To explore the relationships between morphological traits and environmental heterogeneity, all the measured phenotypic and environmental parameters were conducted by RDA analysis (the redundancy analysis). After the Monte Carlo tests and the forward selection from RDA, water transparency, water temperature, and daily temperature range were selected as the key environmental variables which significantly influence morphological traits of H. intermedius (P < 0.05; Fig. 9a, b), but dissolved oxygen content also contribute to certainly influence on the traits with no significant p-value(p = 0.094 > 0.05). Ordination diagram of RDA displayed that the first two axes cumulatively explained 86.71% of the variance of the phenotype-environment relationship (Axes 1 and 2 modeled 53.7% and 33% of phenotype data respectively). Of the four variables, only water temperature was highly positively paralleled to the axis 1 of redundancy analysis, whereas daily temperature range, DO (dissolved oxygen) and transparency was negatively correlated with both axes. Axis 1 explained 53.7% of the total variability on the phenotype-environment relationship, while the second axis explained 33% of this variance in morphological traits (Table 5).

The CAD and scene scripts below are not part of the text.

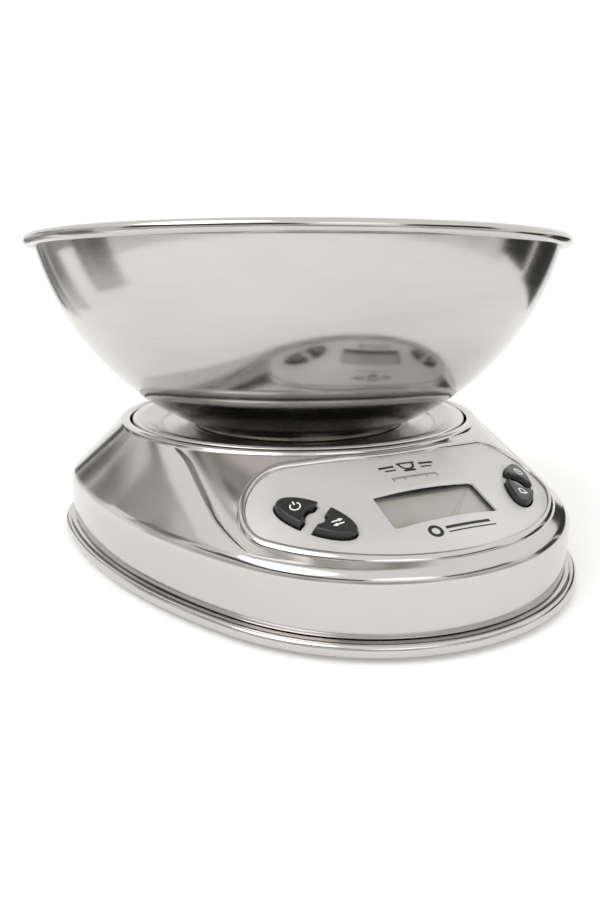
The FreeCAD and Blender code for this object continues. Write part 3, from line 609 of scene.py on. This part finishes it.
def windowLoop(bm, grow, z=0.0, steps=5):
    corner = window["corner"] + grow
    half, deep, mid = window["width"] / 2 + grow, window["depth"] / 2 + grow, window["v"]
    start = Vector((half - corner, mid - deep, z))
    runEnds = [Vector((half, mid + deep - corner, z)), Vector((-half + corner, mid + deep, z)),
               Vector((-half, mid - deep + corner, z)), start.copy()]
    moves = []
    for (signU, signV), runEnd in zip(((1, -1), (1, 1), (-1, 1), (-1, -1)), runEnds):
        moves += [(Vector((signU * (half - corner), mid + signV * (deep - corner), z)), 90, steps), runEnd]
    verts = trace(bm, start, moves)
    bmesh.ops.remove_doubles(bm, verts=verts, dist=0.001)
    return [v for v in verts if v.is_valid]


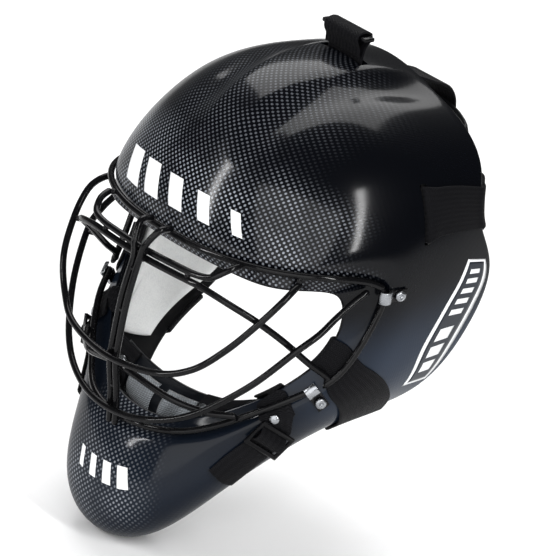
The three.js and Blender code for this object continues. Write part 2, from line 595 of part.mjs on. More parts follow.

One main gradient along axis 1 was observed, linking to morphological data (Fig. 9a) and sites (Fig. 9b) being separated from three groups. The phenotypic traits such as dorsal and anal fins related to DTR and DO. While the UJAW(upper jaw length) and many other traits generally preferred warmer water, BW(body weight) and SL(standard length) were correlative with high transparency (Fig. 9a). In terms of sites, the plateau group performed a strong relationship with dissolved oxygen content, daily temperature range, while the southern group distribution was associated with the water temperature and JN population was admixed with the plateau group.